Bombs! Swords! Chelsea buns! )
Day eight, a show everyone should watch. Didn't we cover this just the other day? Oh well, another show then. One. This is a silly meme. It keeps making me choose just one thing, when I want everybody to watch all the shows. All of them. All the things that usually only I watch. And which to choose? I could go with Sleepers, which is four episodes of perfection, and just about everything that you could want your television to give you (even though absolutely nothing blows up). Or I could choose The Cape, because it's so much fun, and the poor thing was cut short in its prime. Or likewise Paradox, which never had any chance at all; and if you're reading this BBC, Emun Elliott really ought to be on your Doctor list. If he can't be one moody and quirky scientific genius, he might as well be another.

But I'm going to go with Adam Adamant Lives!. Which is strange, because the last series I chose also had an exclamation mark in the title, but it's not like I have a fetish, honest. Adam Adamant Lives! was a BBC series from 1966, made by quite a few of the original team behind Doctor Who, and sprinkled with a fair bit of Old Who zeal. Adam Adamant (aside from having a name that's surprisingly awkward to type) is a fabulously dashing, turn-of-the-century adventurer, who gets frozen in a block of ice by his evil nemesis The Face (not Dirk Benedict, although it's quite hard not to think of him at times). I think The Face wants to keep him as a house decoration, sort of like Jabba the Hut with Han Solo in his carbonite block, but something happens, and Adam eventually turns up under a road, where he gets thawed out by some road workmen in 1966. So there he is, in the middle of Swinging London, in his cape and his dicky bow, battling modern crooks with his swordstick, and being generally spiffing. And it's great. Gerald Harper is clearly having a glorious time in the lead, playing Adam with just the right amount of swagger, pomposity and general fun. He has the legally required young woman sidekick, who's practically a carbon copy of Jo Grant (or I suppose it would be more accurate to say that Jo Grant is a carbon copy of her), and together they fight crime.
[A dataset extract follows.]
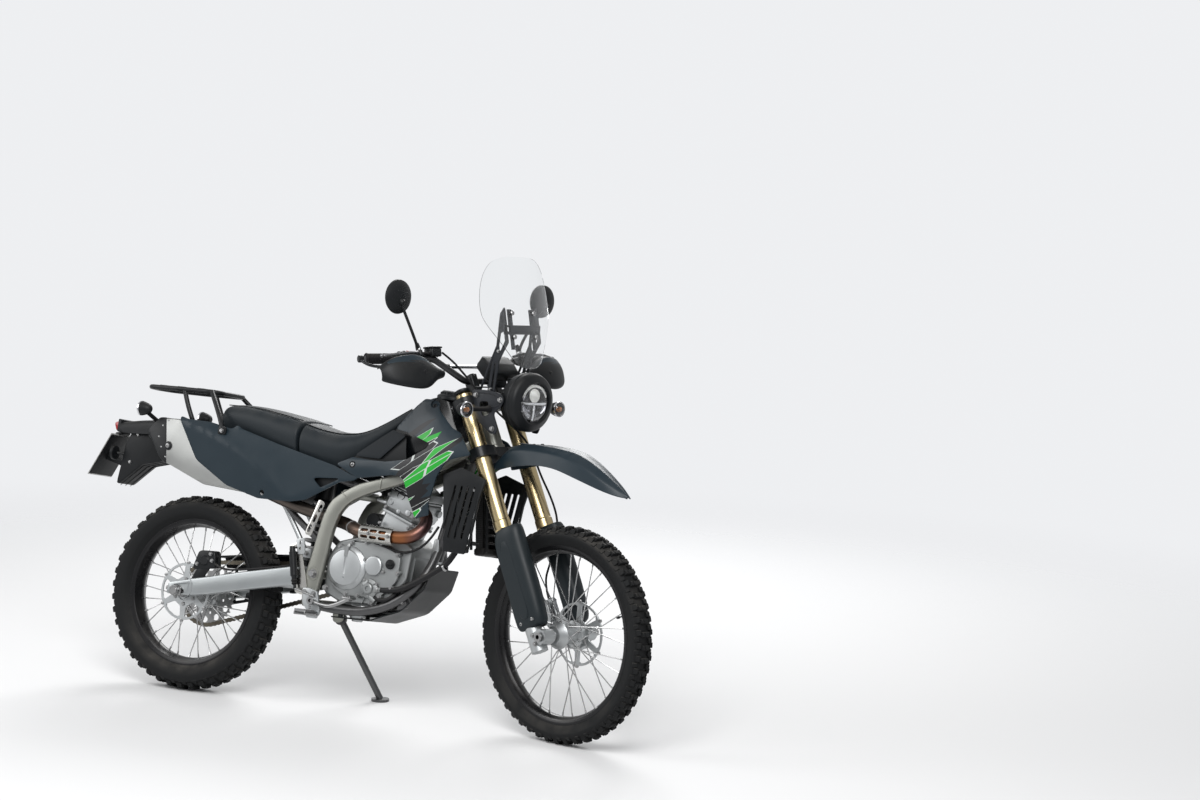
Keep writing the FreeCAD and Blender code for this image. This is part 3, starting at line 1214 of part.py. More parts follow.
def shroud():
    """Left shroud beside the tank and the radiator, with its forward point."""
    sheet = skin([(750, 134, 112), (860, 148, 124), (960, 164, 140), (1100, 176, 164)], 640, 1045, -AXIS_Y)
    outline = side_plate([
        (769, 940, 6), (838, 1019, 30), (911, 1030, 20), (1001, 960, 20), (1036, 945, 20), (1094, 876, 8),
        (1003, 850, 30), (944, 712, 14), (948, 672, 8), (898, 656, 10), (847, 772, 40), (820, 822, 10),
        (917, 884, 10), (927, 901, 8), (826, 933, 12),
    ], 60, 240)
    bosses = [rod(VEC(x, 90, z), VEC(x, y, z), 7) for x, y, z in [(862, 132, 1000), (810, 124, 956)]]
    return fused([sheet.common(outline)] + bosses).cut(fuel_tank())


def rear_fender():
    """Tail and mudguard over the rear tyre, an open channel below."""
    table = [
        (60, 76, 820, 868), (-60, 74, 840, 886), (-160, 70, 846, 892), (-270, 62, 836, 886), (-372, 50, 838, 870),
    ]
    sections = []
    for x, half, low, crown in table:
        line = [VEC(x, half, low), VEC(x, half, crown - 12), VEC(x, half - 14, crown), VEC(x, -half + 14, crown),
                VEC(x, -half, crown - 12), VEC(x, -half, low)]
        inner = [VEC(x, -half + PANEL, low), VEC(x, -half + PANEL, crown - 12 - PANEL),
                 VEC(x, -half + 14 + PANEL, crown - PANEL), VEC(x, half - 14 - PANEL, crown - PANEL),
                 VEC(x, half - PANEL, crown - 12 - PANEL), VEC(x, half - PANEL, low)]
        sections.append(Part.makePolygon(line + inner + line[:1]))
    flap = side_plate([(-150, 760, 20), (-262, 734, 30), (-358, 652, 10), (-338, 800, 20), (-300, 883, 0),
                       (-160, 889, 0)], -46, 46)
    hollow = side_plate([(-146, 766, 16), (-258, 742, 26), (-352, 666, 6), (-333, 800, 16), (-300, 900, 0),
                         (-154, 900, 0)], -42, 42)
    channel = Part.makeLoft(sections, True, True)
    return channel.fuse(flap.cut(hollow)).cut(subframe())


def plate_bracket():
    """Blank number plate and its arm under the tail."""
    plate = side_plate([(-466, 684, 2), (-462, 682, 2), (-384, 830, 2), (-388, 832, 2)], -70, 70)
    arm = side_plate([(-432, 742, 2), (-346, 720, 4), (-343, 740, 4), (-424, 758, 2)], -24, 24)
    return fused([plate, arm]).cut(rear_fender())


def tail_lamp():
    lamp = side_plate([(-398, 872, 6), (-372.3, 880, 2), (-372.3, 842, 2), (-386, 838, 6)], -44, 44)
    return lamp


def rear_reflector():
    """Round reflector on a short arm beside the flap."""
    disc_shape = rod(VEC(-372, -60, 766), VEC(-362, -60, 766), 24)
    arm = rod(VEC(-366, -46, 766), VEC(-341, -35, 766), 5)
    return disc_shape.fuse(arm).cut(rear_fender())


def rear_indicator():
    stem = rod(VEC(-176, 72, 874), VEC(-188, 160, 912), 7)
    lamp = turned(VEC(-190, 180, 921), -AXIS_X, [
        (-26, 0), (-26, 12), (-14, 22), (4, 25), (14, 24), (20, 16), (20, 0),
    ])
    return stem.fuse(lamp).cut(rear_fender())


def rear_rack():
    """Tube rack behind the seat: a loop, three bars and four legs."""
    z = RACK_LEVEL
    loop = [VEC(40, 0, z), VEC(40, 92, z), VEC(-120, 96, z), VEC(-252, 70, z), VEC(-268, 0, z)]
    half = tube([(loop[0], 0), (loop[1], 40), (loop[2], 60), (loop[3], 40), (loop[4], 0)], RACK_TUBE)
    bars = [Part.makeBox(RACK_BAR_WIDTH, 2 * y, 6, VEC(x - RACK_BAR_WIDTH / 2, -y, z + RACK_TUBE - 6))
            for x, y in [(-30, 92), (RACK_BAR_X, 93), (-190, 82)]]
    front_leg = tube(flowing([VEC(20, 92, z), VEC(62, 120, 960), VEC(100, 140, 912), VEC(120, 148, 874)]), RACK_TUBE)
    rear_leg = tube(flowing([VEC(-90, 94, z), VEC(-66, 98, 950), VEC(-40, 98, 902), VEC(-36, 74, 868)]), RACK_TUBE)
    pieces = [half, front_leg, rear_leg]
    rack = fused(pieces + [mirrored(p) for p in pieces] + bars)
    return rack.cut(both_sides(side_cover())).cut(rear_fender()).cut(muffler())


def airbox():
    box = side_plate([(250, 814, 10), (130, 814, 10), (160, 700, 30), (390, 660, 20), (400, 780, 10)], -46, 46)
    pegs = rod(VEC(250, -76, 809), VEC(250, 76, 809), 6)
    return box.fuse(pegs).cut(subframe())


# Side stand


def ground_place():
    """How the leaned machine stands: both tyres on the ground, origin under its middle."""
    front_half = FRONT_TYRE_WIDTH / 2
    rear_half = REAR_TYRE_WIDTH / 2
    lean = FreeCAD.Placement(ORIGIN, FreeCAD.Rotation(AXIS_X, -LEAN))
    steer = steer_place()
    pitch = 0.0
    for step in range(6):
        tilt = FreeCAD.Placement(ORIGIN, FreeCAD.Rotation(AXIS_Y, pitch)).multiply(lean)
        lows = []
        for centre, axis, radius, half in (
                (REAR_AXLE, AXIS_Y, REAR_RADIUS, rear_half),
                (steer.multVec(FRONT_AXLE), steer.Rotation.multVec(AXIS_Y), FRONT_RADIUS, front_half)):
            middle = tilt.multVec(centre)
            spin = tilt.Rotation.multVec(axis)
            lows.append((middle.x, middle.z - (radius - half) * math.sqrt(1 - spin.z ** 2) - half))
        pitch += math.degrees(math.atan2(lows[1][1] - lows[0][1], lows[1][0] - lows[0][0]))
    tilt = FreeCAD.Placement(ORIGIN, FreeCAD.Rotation(AXIS_Y, pitch)).multiply(lean)
    down = VEC(-ORIGIN_AHEAD, -ORIGIN_LEFT, -lows[0][1])
    return FreeCAD.Placement(down, FreeCAD.Rotation()).multiply(tilt)


def steer_place():
    return FreeCAD.Placement(ORIGIN, FreeCAD.Rotation(STEER_UP, STEER_REST), STEER_FOOT)


def stand_axis():
    return unit(STAND_AXIS)


def side_stand():
    """Leg, pivot eye and foot. The foot's sole is level when the machine leans on it."""
    place = ground_place()
    back = place.inverse()
    foot = place.multVec(VEC(STAND_FOOT_X, STAND_FOOT_Y, 0))
    sole = VEC(foot.x, foot.y, 0)
    pad = Part.makeCylinder(STAND_FOOT_RADIUS, STAND_FOOT_THICK, sole, AXIS_Z)
    pad.Placement = back.multiply(pad.Placement)
    ankle = back.multVec(VEC(foot.x, foot.y, STAND_FOOT_THICK - 1))
    axis = stand_axis()
    eye = Part.makeCylinder(21, 12, STAND_PIVOT - axis * 6, axis)
    leg_top = STAND_PIVOT + unit(ankle - STAND_PIVOT) * 19
    leg = rod(leg_top, ankle, STAND_LEG_RADIUS)
    hole = Part.makeCylinder(7 + CLEAR, 60, STAND_PIVOT - axis * 30, axis)
    return fused([eye, leg, pad]).cut(hole)


def stand_lug():
    """Lug under the left pivot plate, with the bolt that the stand turns on."""
    axis = stand_axis()
    lug = side_plate([(486, 356, 8), (534, 356, 8), (530, 290, 16), (492, 284, 16)], 90, 98)
    bolt = turned(STAND_PIVOT, axis, [
        (-22, 0), (-22, 7), (6 + CLEAR, 7), (6 + CLEAR, 12), (14, 12), (14, 0),
    ])
    shoulder = Part.makeCylinder(12, 16, STAND_PIVOT - axis * (6 + CLEAR + 16), axis)
    return [lug, shoulder, bolt]


# Nodes: name, builder of the shape, steered or not
NODES = [
    ("front_tyre", lambda: tyre(FRONT_AXLE, FRONT_RADIUS, FRONT_TYRE_WIDTH, FRONT_RIM_RADIUS, FRONT_LUGS), True),
    ("front_wheel_spoked", front_wheel, True),
    ("front_disc", lambda: disc(FRONT_AXLE, FRONT_DISC_Y, FRONT_DISC_RADIUS, 36, 20 + SEAT, 6), True),
    ("front_axle", front_axle, True),
    ("rear_tyre", lambda: tyre(REAR_AXLE, REAR_RADIUS, REAR_TYRE_WIDTH, REAR_RIM_RADIUS, REAR_LUGS), False),
    ("rear_wheel_spoked", rear_wheel, False),
    ("rear_disc", lambda: disc(REAR_AXLE, REAR_DISC_Y, REAR_DISC_RADIUS, 40, 24 + SEAT, 6), False),
    ("rear_sprocket", rear_sprocket, False),
    ("rear_axle", rear_axle, False),
    ("fork_tubes", fork_tubes, True),
    ("fork_stanchions", fork_stanchions, True),
    ("axle_clamps", axle_clamps, True),
    ("triple_clamps", triple_clamps, True),
    ("handlebar", handlebar, True),
    ("grips", grips, True),
    ("hand_controls", lambda: Part.makeCompound([hand_controls(), right_controls()]), True),
    ("handguards", lambda: both_sides(handguard()), True),
    ("mirrors", lambda: both_sides(mirror_arm()), True),
    ("front_mudguard", front_mudguard, True),
    ("fork_guards", lambda: both_sides(fork_guard()), True),
    ("headlight_shell", headlight_shell, True),
    ("headlight_lens", headlight_lens, True),
    ("windscreen", windscreen, True),
    ("front_bracket", front_bracket, True),
    ("instrument_panel", instrument_panel, True),
    ("front_indicators", lambda: both_sides(front_indicator()), True),
    ("front_caliper", front_caliper, True),
    ("front_brake_hose", front_brake_hose, True),
    ("frame_spars", frame_spars, False),
    ("frame_cradle", frame_cradle, False),
    ("subframe", subframe, False),
    ("skid_plate", skid_plate, False),
    ("engine_cases", engine_cases, False),
    ("cylinder_and_head", cylinder_and_head, False),
    ("engine_covers", lambda: Part.makeCompound([engine_cover_right(), engine_cover_left()]), False),
    ("exhaust_header", exhaust_header, False),
    ("heat_shield", heat_shield, False),
    ("muffler", muffler, False),
    ("radiators", lambda: both_sides(radiator()), False),
    ("coolant_elbows", lambda: Part.makeCompound(coolant_elbows()), False),
    ("chain", chain, False),
    ("swingarm", swingarm, False),
    ("shock_absorber", shock_absorber, False),
    ("chain_guard", chain_guard, False),
    ("rear_caliper", rear_caliper, False),
    ("footpegs", lambda: Part.makeCompound([footpeg(1), footpeg(-1)]), False),
    ("pedals", lambda: Part.makeCompound([brake_pedal(), gear_lever()]), False),
    ("fuel_tank", fuel_tank, False),
    ("seat", seat, False),
    ("side_covers", lambda: both_sides(side_cover()), False),
    ("tank_sides", lambda: both_sides(tank_side()), False),
    ("shrouds", lambda: both_sides(shroud()), False),
    ("rear_fender", rear_fender, False),
    ("tail_pieces", lambda: Part.makeCompound([plate_bracket(), tail_lamp(), rear_reflector()]), False),
    ("rear_indicators", lambda: both_sides(rear_indicator()), False),
    ("rear_rack", rear_rack, False),
    ("airbox", airbox, False),
    ("side_stand", side_stand, False),
]


def main():
    os.makedirs("parts", exist_ok=True)
    ground = ground_place()
    turned_ground = ground.multiply(steer_place())
    for name, build, is_steered in NODES:
        shape = build()
        place = turned_ground if is_steered else ground
        shape.Placement = place.multiply(shape.Placement)
        shape.exportStep("parts/" + name + ".step")


if __name__ == "__main__":
    main()
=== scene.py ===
import logging
import math
from dataclasses import dataclass
from enum import Enum

import bpy
from mathutils import Matrix, Vector


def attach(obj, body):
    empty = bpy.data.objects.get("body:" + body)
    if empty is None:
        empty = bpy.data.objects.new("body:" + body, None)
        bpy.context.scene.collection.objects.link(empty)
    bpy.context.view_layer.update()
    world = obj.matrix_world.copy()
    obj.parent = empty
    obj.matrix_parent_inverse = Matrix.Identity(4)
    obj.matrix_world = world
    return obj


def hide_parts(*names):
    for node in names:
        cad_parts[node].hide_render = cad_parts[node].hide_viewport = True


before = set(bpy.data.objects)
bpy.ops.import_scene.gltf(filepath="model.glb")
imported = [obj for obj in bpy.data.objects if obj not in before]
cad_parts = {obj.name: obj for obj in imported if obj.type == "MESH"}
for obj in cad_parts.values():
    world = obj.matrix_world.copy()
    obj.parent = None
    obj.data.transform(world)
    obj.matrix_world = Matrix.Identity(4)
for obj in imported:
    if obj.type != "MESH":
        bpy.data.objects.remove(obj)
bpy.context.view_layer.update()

LOG = logging.getLogger("dual_sport")

# Short names for types
Pair = tuple[float, float]
Triple = tuple[float, float, float]
Spot = Vector | Triple

MM = 0.001
METRES = Matrix.Scale(MM, 4)

# The machine is drawn upright in millimetres: X forward from the rear axle, Y to the rider's left, Z up
# from the ground. Then it is leaned and set down, and its steered part is turned, as the CAD model is.
ORIGIN_AHEAD = 655.0
ORIGIN_LEFT = 229.0
SETTLE_HEIGHT = 1.06615
SETTLE_PITCH = -0.102488
LEAN = -11.0
STEER_REST = -16.0
RAKE = math.radians(26.5)
FRONT_AXLE = Vector((1430.0, 0.0, 347.0))
REAR_AXLE = Vector((0.0, 0.0, 327.0))
STEER_UP = Vector((-math.sin(RAKE), 0.0, math.cos(RAKE)))
STEER_FORWARD = Vector((math.cos(RAKE), 0.0, math.sin(RAKE)))
LEFT = Vector((0, 1, 0))
RIGHT = Vector((0, -1, 0))
UP = Vector((0, 0, 1))
AHEAD = Vector((1, 0, 0))
BEHIND = Vector((-1, 0, 0))
STEER_FOOT = FRONT_AXLE - STEER_FORWARD * 60.8
GROUND = (Matrix.Translation((-ORIGIN_AHEAD, -ORIGIN_LEFT, SETTLE_HEIGHT))
          @ Matrix.Rotation(math.radians(SETTLE_PITCH), 4, "Y")
          @ Matrix.Rotation(math.radians(LEAN), 4, "X"))
STEER = (Matrix.Translation(STEER_FOOT) @ Matrix.Rotation(math.radians(STEER_REST), 4, STEER_UP)
         @ Matrix.Translation(-STEER_FOOT))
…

Adam largely fails at being at all sixties in his attitude, and completely fails to fight female crooks at all. Every time he meets one, he insists that she cease and desist her evilling, because "Madam! You are a lady!" At which point she usually caves his skull in with an umbrella, or something similarly handy. You'd think he'd get the hint, but he never does. Anyway, it's all a bit silly, and probably very slow by modern standards, but very entertaining. And it has swords. I probably could have just said that bit, and missed out the rest.

Adam Adamant Lives!: a montage:

Episode 1x09: "The Fanatics"

It's Adam Adamant! He's being evil, but I imagine that he's only working undercover. Because he's Adam Adamant! And Adam Adamant would never be evil. Being evil is naughty. Anyway. Adam Adamant and some friends are watching newsreel footage of a sheikh arriving in London. Shortly after, Adam chats on a radio to a man, who gives an affirmative, then pulls the pin out of a grenade and races towards said sheikh, who appears to be making some sort of official visit to an abandoned shed. Despite having been shot a dozen times by the sheikh's guards, the man gets near enough to throw his grenade. He then collapses and dies. So does the sheikh, the guards, and probably the cameraman. ‘Tis a massacre. Send for the Champions! But tell them not to be horrible to Adam.